Le lendemain, je me trouvais dans un village situé à 30 kilomètres de Kiev, dans la même région, appelé Marjaliska, où un missile Iskander avait rayé de la carte, pulvérisé, une rue entière du village. C'était un village assez grand, un endroit très calme, un missile était tombé là et avait pulvérisé une rue entière. Il n'y avait plus de rue. J'ai eu l'occasion de parler avec les survivants, qui m'ont raconté qu'ils avaient d'abord lancé le missile, puis les drones. Cette tactique est désormais courante chez les Russes, qui lancent des attaques en deux temps afin que, lorsque les services d'urgence arrivent, une nouvelle explosion se produise et tue davantage de personnes. Je peux vous dire que c'était terrifiant, d'autant plus que cela a duré trois nuits d'affilée, ce qui est épuisant.
Les trois nuits, vers minuit, les attaques ont commencé, on commence à entendre les sirènes, on se connecte à Internet pour vérifier les chaînes de surveillance, où l'on vous dit si des chasseurs-bombardiers ont décollé, si ce sont seulement des drones, d'où ils viennent, car ils les localisent avec le radar et avertissent la population civile afin que, si l'attaque est sérieuse, elle se rende dans les abris.
Des milliers, des milliers et des milliers de personnes ont dormi dans les stations de métro de Kiev. C'était terrible à voir, cela rappelait les premières semaines de l'invasion, lorsque la Russie a encerclé Kiev et lancé ces bombardements massifs, et que les gens n'avaient d'autre choix que de se réfugier dans les stations de métro. Le week-end dernier, c'était la même chose, les stations étaient bondées, les gens étaient allongés par terre, certains sur leurs manteaux, d'autres avaient des matelas, des chaises pliantes, il y avait beaucoup d'enfants, car les familles avec des enfants essaient de les mettre en sécurité dès la première alerte, ce qui est logique, lorsqu'une attaque massive est annoncée.

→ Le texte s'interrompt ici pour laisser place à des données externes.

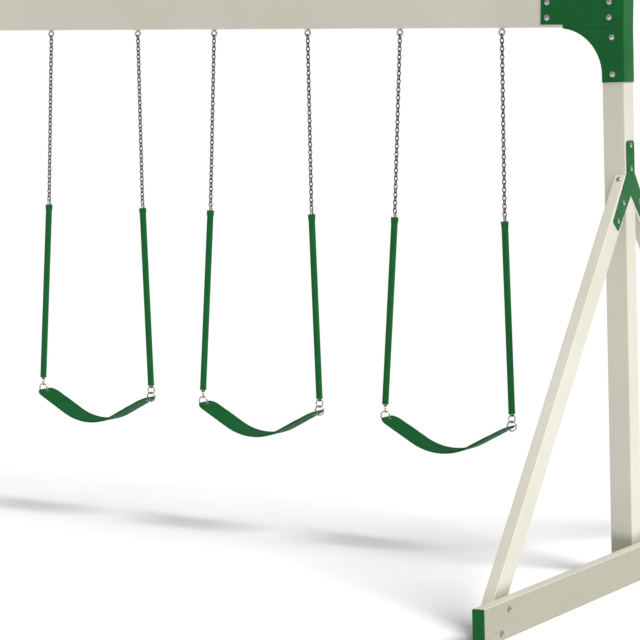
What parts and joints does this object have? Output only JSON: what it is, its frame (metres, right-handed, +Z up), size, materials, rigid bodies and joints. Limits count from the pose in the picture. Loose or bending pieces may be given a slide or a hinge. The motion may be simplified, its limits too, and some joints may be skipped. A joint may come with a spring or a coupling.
{
  "type": "swing set",
  "caption": "Free-standing belt swing set: a white vinyl-sleeved beam on two leaning post-and-leg end frames, with green belt seats hung on chains with green grips.",
  "frame": {"origin": "on the ground, under the middle of the beam", "axes": "+X along the beam, +Y from front to back across the beam, +Z up"},
  "size_m": [4.85, 3.1632, 2.539],
  "materials": {
    "white_vinyl": "satin extruded vinyl",
    "timber": "sawn",
    "green_steel": "powder coat",
    "cap_plastic": "moulded",
    "zinc_steel": "zinc plated",
    "chain_steel": "galvanised",
    "ring_steel": "zinc plated",
    "grip_vinyl": "soft vinyl",
    "seat_rubber": "moulded rubber"
  },
  "bodies": {
    "frame": {"beam_sleeve": "white_vinyl", "beam_timber": "timber", "eye_bolt_nuts_and_washers": "zinc_steel", "eye_bolts": "zinc_steel", "left_back_leg_sleeve": "white_vinyl", "left_corner_bolts": "zinc_steel", "left_corner_bracket": "green_steel", "left_front_leg_sleeve": "white_vinyl", "left_leg_bracket": "green_steel", "left_leg_bracket_and_rail_bolts": "zinc_steel", "left_leg_screws": "zinc_steel", "left_leg_timbers": "timber", "left_nuts_and_washers": "zinc_steel", "left_post_sleeve": "white_vinyl", "left_post_timber": "timber", "left_rail_end_caps": "cap_plastic", "left_rail_sleeve": "white_vinyl", "left_rail_timber": "timber", "right_back_leg_sleeve": "white_vinyl", "right_corner_bolts": "zinc_steel", "right_corner_bracket": "green_steel", "right_front_leg_sleeve": "white_vinyl", "right_leg_bracket": "green_steel", "right_leg_bracket_and_rail_bolts": "zinc_steel", "right_leg_screws": "zinc_steel", "right_leg_timbers": "timber", "right_nuts_and_washers": "zinc_steel", "right_post_sleeve": "white_vinyl", "right_post_timber": "timber", "right_rail_end_caps": "cap_plastic", "right_rail_sleeve": "white_vinyl", "right_rail_timber": "timber"},
    "swing_1_chains": {"swing_1_chain_rings": "ring_steel", "swing_1_connector_links": "ring_steel", "swing_1_left_grip": "grip_vinyl", "swing_1_lower_chains": "chain_steel", "swing_1_right_grip": "grip_vinyl", "swing_1_seat_rings": "ring_steel", "swing_1_upper_chains": "chain_steel"},
    "swing_1_seat": {"swing_1_seat": "seat_rubber", "swing_1_seat_eyelets": "ring_steel"},
    "swing_2_chains": {"swing_2_chain_rings": "ring_steel", "swing_2_connector_links": "ring_steel", "swing_2_left_grip": "grip_vinyl", "swing_2_lower_chains": "chain_steel", "swing_2_right_grip": "grip_vinyl", "swing_2_seat_rings": "ring_steel", "swing_2_upper_chains": "chain_steel"},
    "swing_2_seat": {"swing_2_seat": "seat_rubber", "swing_2_seat_eyelets": "ring_steel"},
    "swing_3_chains": {"swing_3_chain_rings": "ring_steel", "swing_3_connector_links": "ring_steel", "swing_3_left_grip": "grip_vinyl", "swing_3_lower_chains": "chain_steel", "swing_3_right_grip": "grip_vinyl", "swing_3_seat_rings": "ring_steel", "swing_3_upper_chains": "chain_steel"},
    "swing_3_seat": {"swing_3_seat": "seat_rubber", "swing_3_seat_eyelets": "ring_steel"}
  },
  "joints": [
    {"name": "swing_1_hang", "type": "hinge", "parent": "frame", "child": "swing_1_chains", "pos_m": [-0.502, 0, 2.3425], "axis": [1, 0, 0], "range_deg": [-60, 60]},
    {"name": "swing_1_seat_tilt", "type": "hinge", "parent": "swing_1_chains", "child": "swing_1_seat", "pos_m": [-0.502, 0, 0.60158], "axis": [1, 0, 0], "range_deg": [-35, 35]},
    {"name": "swing_2_hang", "type": "hinge", "parent": "frame", "child": "swing_2_chains", "pos_m": [0.44, 0, 2.3425], "axis": [1, 0, 0], "range_deg": [-60, 60]},
    {"name": "swing_2_seat_tilt", "type": "hinge", "parent": "swing_2_chains", "child": "swing_2_seat", "pos_m": [0.44, 0, 0.60158], "axis": [1, 0, 0], "range_deg": [-35, 35]},
    {"name": "swing_3_hang", "type": "hinge", "parent": "frame", "child": "swing_3_chains", "pos_m": [1.432, 0, 2.3425], "axis": [1, 0, 0], "range_deg": [-60, 60]},
    {"name": "swing_3_seat_tilt", "type": "hinge", "parent": "swing_3_chains", "child": "swing_3_seat", "pos_m": [1.432, 0, 0.60158], "axis": [1, 0, 0], "range_deg": [-35, 35]}
  ]
}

Malgré cela, dans la ville de Jytomyr, trois enfants d'une même famille ont été tués, une maison a été bombardée par un drone et les trois enfants sont morts. Les parents sont dans un état très grave à l'hôpital. Hier, les funérailles de ces trois petits ont eu lieu, et toute la ville de Jytomyr s'est rassemblée là-bas, et ce ne sont pas les seules victimes. Il y a eu plusieurs scènes de victimes et près d'une centaine de blessés au cours de ces trois jours d'attaques aériennes massives et continues.

C'est la guerre, c'est vraiment ce qui se passe. J'allais vous interroger sur les déclarations politiques. Y a-t-il une confiance dans le fait que lundi, il puisse y avoir une sorte de négociation ou joue-t-on à nouveau avec cette table de négociation pour lundi prochain ?

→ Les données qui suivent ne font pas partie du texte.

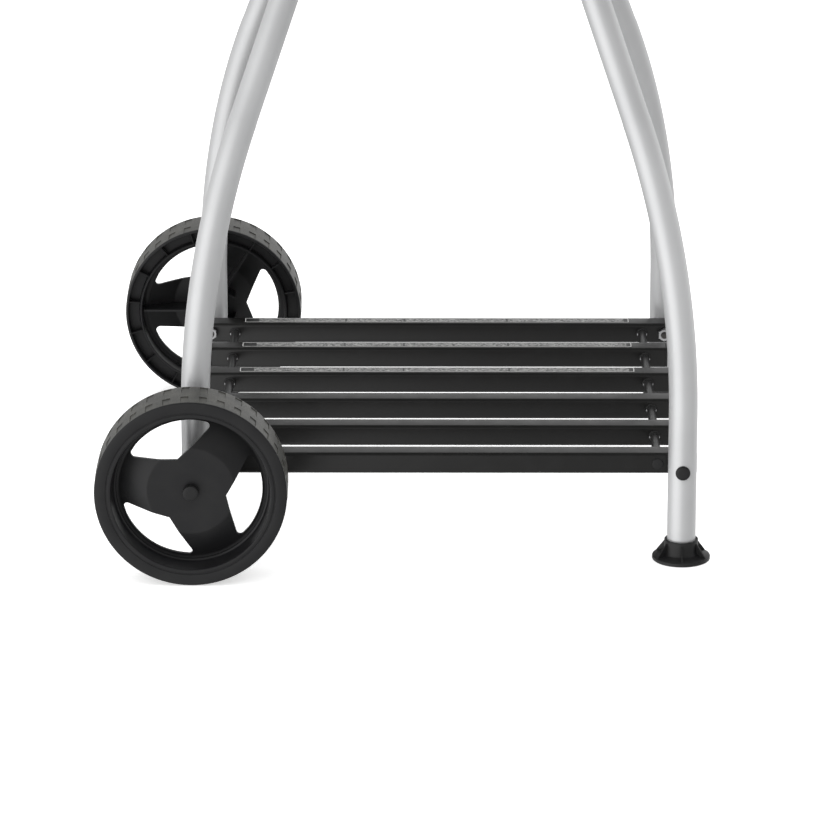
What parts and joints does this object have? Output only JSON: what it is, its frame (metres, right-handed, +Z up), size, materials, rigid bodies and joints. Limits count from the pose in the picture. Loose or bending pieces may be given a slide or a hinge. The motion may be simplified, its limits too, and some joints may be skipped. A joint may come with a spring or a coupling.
{
  "type": "kettle charcoal grill",
  "caption": "Round covered charcoal grill on a cart with curved tube legs, a slatted shelf, wheels on one side and feet on the other.",
  "frame": {"origin": "on the ground, midway between the four legs, below the kettle's axis", "axes": "+X towards the two feet (the wheels are on -X), +Y to the back, +Z up"},
  "size_m": [0.72, 0.682, 1.093],
  "materials": {
    "leg_paint": "satin silver paint",
    "slat_paint": "gloss black powder coat",
    "black_plastic": "fine textured",
    "rod_black": "blackened steel",
    "sticker": "printed film, blank",
    "zinc_steel": "zinc plated",
    "wheel_plastic": "moulded, satin",
    "black_enamel": "gloss porcelain enamel",
    "grate_steel": "plated wire",
    "aluminium_sheet": "rolled sheet",
    "bracket_steel": "pressed steel",
    "grip_plastic": "moulded nylon",
    "gauge_steel": "spun steel",
    "clear_glass": "clear",
    "needle_red": "satin"
  },
  "bodies": {
    "cart": {"leg_front_left": "leg_paint", "leg_front_right": "leg_paint", "leg_rear_left": "leg_paint", "leg_rear_right": "leg_paint", "shelf_slat_1": "slat_paint", "shelf_slat_2": "slat_paint", "shelf_slat_3": "slat_paint", "shelf_slat_4": "slat_paint", "shelf_slat_5": "slat_paint", "shelf_slat_6": "slat_paint", "slat_end_caps": "black_plastic", "shelf_rod_left": "rod_black", "shelf_rod_right": "rod_black", "rod_clips": "rod_black", "rod_end_plugs": "black_plastic", "shelf_labels": "sticker", "leg_bolts": "zinc_steel", "bolt_caps": "black_plastic", "shelf_nuts": "zinc_steel", "foot_front": "black_plastic", "foot_rear": "black_plastic", "leg_end_plugs": "black_plastic", "axle_spacers": "black_plastic", "axle_washers": "zinc_steel", "socket_front_left": "black_enamel", "socket_front_right": "black_enamel", "socket_rear_left": "black_enamel", "socket_rear_right": "black_enamel", "socket_screws": "zinc_steel", "bowl": "black_enamel", "grate_rests": "zinc_steel", "damper_rivet": "zinc_steel", "ash_hanger": "aluminium_sheet", "bracket_left": "bracket_steel", "bracket_right": "bracket_steel", "grip_left": "grip_plastic", "grip_right": "grip_plastic", "bracket_screws": "zinc_steel", "axle_bolts": "zinc_steel"},
    "wheel_front": {"wheel_front": "wheel_plastic", "hub_cap_front": "black_plastic"},
    "wheel_rear": {"wheel_rear": "wheel_plastic", "hub_cap_rear": "black_plastic"},
    "lid": {"lid": "black_enamel", "lid_handle_posts": "bracket_steel", "lid_grip": "grip_plastic", "lid_heat_shield": "aluminium_sheet", "lid_handle_screws": "zinc_steel", "lid_damper_rivet": "zinc_steel", "gauge_case": "gauge_steel", "gauge_glass": "clear_glass", "gauge_stem": "zinc_steel"},
    "lid_damper": {"lid_damper": "aluminium_sheet"},
    "gauge_needle": {"gauge_needle": "needle_red"},
    "cooking_grate": {"cooking_grate": "grate_steel", "grate_handles": "grate_steel"},
    "charcoal_grate": {"charcoal_grate": "grate_steel"},
    "bowl_damper": {"bowl_damper": "aluminium_sheet", "damper_knob": "black_plastic"},
    "ash_catcher": {"ash_catcher": "aluminium_sheet"}
  },
  "joints": [
    {"name": "wheel_front_spin", "type": "hinge", "parent": "cart", "child": "wheel_front", "pos_m": [-0.2565, -0.3135, 0.1], "axis": [0, 1, 0], "continuous": true},
    {"name": "wheel_rear_spin", "type": "hinge", "parent": "cart", "child": "wheel_rear", "pos_m": [-0.2565, 0.3135, 0.1], "axis": [0, 1, 0], "continuous": true},
    {"name": "lid_lift", "type": "slide", "parent": "cart", "child": "lid", "axis": [0, 0, 1], "range_m": [0, 0.45]},
    {"name": "cooking_grate_lift", "type": "slide", "parent": "cart", "child": "cooking_grate", "axis": [0, 0, 1], "range_m": [0, 0.225]},
    {"name": "charcoal_grate_lift", "type": "slide", "parent": "cart", "child": "charcoal_grate", "axis": [0, 0, 1], "range_m": [0, 0.09]},
    {"name": "lid_damper_turn", "type": "hinge", "parent": "lid", "child": "lid_damper", "pos_m": [0, 0.14331, 0.98414], "axis": [0, 0.3746, 0.9272], "range_deg": [0, 45]},
    {"name": "gauge_needle_turn", "type": "hinge", "parent": "lid", "child": "gauge_needle", "pos_m": [0, -0.16422, 0.98159], "axis": [0, 0.4226, -0.9063], "range_deg": [0, 270]},
    {"name": "bowl_damper_turn", "type": "hinge", "parent": "cart", "child": "bowl_damper", "pos_m": [0, 0, 0.605], "axis": [0, 0, 1], "range_deg": [0, 34]},
    {"name": "ash_catcher_drop", "type": "slide", "parent": "cart", "child": "ash_catcher", "axis": [0, 0, -1], "range_m": [0, 0.12]}
  ],
  "couplings": [
    {"joint": "cooking_grate_lift", "follows": "lid_lift", "ratio": 0.5},
    {"joint": "charcoal_grate_lift", "follows": "lid_lift", "ratio": 0.2}
  ]
}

Zelensky doit être là et dire qu'il attend que la Russie accepte le cessez-le-feu, même s'il sait que cela n'arrivera pas. Mais il doit être là pour que cela soit clair, pour montrer au reste de la communauté internationale que l'Ukraine tend la main à ces négociations et que c'est la Russie qui, pour l'instant, ne veut pas mettre fin à la guerre.

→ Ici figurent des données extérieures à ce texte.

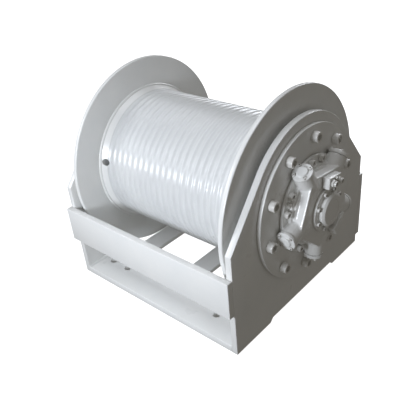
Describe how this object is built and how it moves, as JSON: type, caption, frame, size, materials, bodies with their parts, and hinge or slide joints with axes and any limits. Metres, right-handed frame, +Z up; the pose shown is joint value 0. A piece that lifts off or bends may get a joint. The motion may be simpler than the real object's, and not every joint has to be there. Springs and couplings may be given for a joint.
{
  "type": "hydraulic drum windlass",
  "caption": "Hydraulic anchor windlass: grooved rope drum between two side plates, driven through planetary gears by a radial piston motor, with a disc brake.",
  "frame": {"origin": "centre of the deck bolt patterns in the plane of the deck, below the middle of the drum axis", "axes": "+X along the drum axis towards the motor, -Y towards the anchor rope, +Z up from the deck"},
  "size_m": [0.6571, 0.572, 0.53],
  "materials": {
    "enamel": "gloss white two-coat paint over welded steel",
    "painted_fastener": "gloss white paint over steel, thin at the edges",
    "machined_steel": "ground and turned",
    "spring_steel": "oil blackened",
    "bronze": "turned",
    "friction_lining": "sintered, matte",
    "seal_rubber": "matte"
  },
  "bodies": {
    "frame": {"motor_side_plate": "enamel", "bearing_side_plate": "enamel", "front_cross_plate": "enamel", "rear_cross_plate": "enamel", "front_base_plate": "enamel", "rear_base_plate": "enamel", "base_bar_motor_side": "enamel", "base_bar_middle": "enamel", "base_bar_bearing_side": "enamel", "brake_housing": "enamel", "mounting_screws": "painted_fastener", "motor_casing": "enamel", "casing_screws": "painted_fastener", "cylinder_cover_1": "enamel", "cylinder_cover_2": "enamel", "cylinder_cover_3": "enamel", "cylinder_cover_4": "enamel", "cylinder_cover_5": "enamel", "cover_screws": "painted_fastener", "motor_pistons": "machined_steel", "valve_housing": "enamel", "valve_screws": "painted_fastener", "port_block": "enamel", "port_block_screws": "painted_fastener", "port_fittings": "painted_fastener", "counterbalance_valve": "enamel", "drain_plug": "painted_fastener", "crankshaft_bearings": "machined_steel", "carrier_inner_plate": "machined_steel", "carrier_outer_plate": "machined_steel", "planet_pins": "machined_steel", "carrier_screws": "spring_steel", "brake_steel_discs": "machined_steel", "brake_springs": "spring_steel", "bearing_spindle": "enamel", "spindle_cap": "enamel", "spindle_screws": "painted_fastener", "grease_nipple": "painted_fastener", "bearing_inner_rings": "machined_steel"},
    "drum": {"drum_barrel": "enamel", "drum_flange_motor_side": "enamel", "drum_flange_bearing_side": "enamel", "riser_ring_motor_side": "enamel", "riser_ring_bearing_side": "enamel", "drum_hub_motor_side": "enamel", "drum_hub_bearing_side": "enamel", "ring_gear": "machined_steel", "bearing_outer_rings": "machined_steel", "bearing_rollers": "machined_steel", "drum_seals": "seal_rubber", "rope_clamp": "machined_steel", "rope_clamp_screws": "machined_steel"},
    "input_shaft": {"crankshaft": "machined_steel", "sun_shaft": "machined_steel", "brake_friction_discs": "friction_lining", "valve_rotor": "bronze"},
    "planet_1": {"planet_gear_1": "machined_steel"},
    "planet_2": {"planet_gear_2": "machined_steel"},
    "planet_3": {"planet_gear_3": "machined_steel"},
    "brake_piston": {"brake_piston": "machined_steel"}
  },
  "joints": [
    {"name": "drum_spin", "type": "hinge", "parent": "frame", "child": "drum", "pos_m": [0, 0, 0.268], "axis": [1, 0, 0], "continuous": true},
    {"name": "input_spin", "type": "hinge", "parent": "frame", "child": "input_shaft", "pos_m": [0.3, 0, 0.268], "axis": [1, 0, 0], "continuous": true},
    {"name": "planet_1_spin", "type": "hinge", "parent": "frame", "child": "planet_1", "pos_m": [0.117, 0.09, 0.268], "axis": [1, 0, 0], "continuous": true},
    {"name": "planet_2_spin", "type": "hinge", "parent": "frame", "child": "planet_2", "pos_m": [0.117, -0.045, 0.34594], "axis": [1, 0, 0], "continuous": true},
    {"name": "planet_3_spin", "type": "hinge", "parent": "frame", "child": "planet_3", "pos_m": [0.117, -0.045, 0.19006], "axis": [1, 0, 0], "continuous": true},
    {"name": "brake_release", "type": "slide", "parent": "frame", "child": "brake_piston", "axis": [1, 0, 0], "range_m": [0, 0.002], "stiffness_N_per_m": 20000}
  ],
  "couplings": [
    {"joint": "input_spin", "follows": "drum_spin", "ratio": -4},
    {"joint": "planet_1_spin", "follows": "drum_spin", "ratio": 2.6667},
    {"joint": "planet_2_spin", "follows": "drum_spin", "ratio": 2.6667},
    {"joint": "planet_3_spin", "follows": "drum_spin", "ratio": 2.6667}
  ]
}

Et cela n'arrivera pas parce qu'à l'heure actuelle, peu importe ce que disent les porte-parole russes, la Russie est totalement concentrée sur son offensive estivale. Elle a intensifié ses activités sur tous les fronts. Elle exerce actuellement une pression énorme ici, dans le Donbass, c'est terrible, cela n'a rien à voir avec la situation qui était déjà mauvaise il y a quelques mois, c'est maintenant bien pire. C'est également le cas à Kharkiv, à Soumy... Et ces attaques contre les villes, au cas où quelqu'un aurait encore des doutes, ont montré, le week-end dernier, que l'échange de prisonniers qui avait eu lieu à la suite d'un accord conclu en Turquie, et qui était censé être un premier pas vers la paix, n'était en réalité qu'un premier pas vers la guerre. C'est ce que la population civile ici a parfaitement compris, mais malgré cela, Zelensky doit tendre la main, il doit respecter tous les engagements internationaux et il doit clairement faire comprendre que c'est Poutine qui ne veut ni tendre la main ni mettre fin à la guerre.
Il y a également eu une déclaration, un tweet dans ce cas-ci, de Donald Trump, très à la manière de Donald Trump, traitant Poutine de fou, car on a bien vu que c'était le grand bluff de cette année, que Donald Trump prétendait mettre fin à la guerre en Ukraine immédiatement après son entrée en fonction, et après plus de 130 jours au pouvoir, il a vu qu'il n'y avait rien à faire, que cela ne dépendait pas de lui et que cela ne dépendait pas non plus de Zelensky. La balle est dans le camp russe, c'est à Vladimir Poutine qu'il appartient de mettre fin à cette guerre, et il n'en a pas l'intention.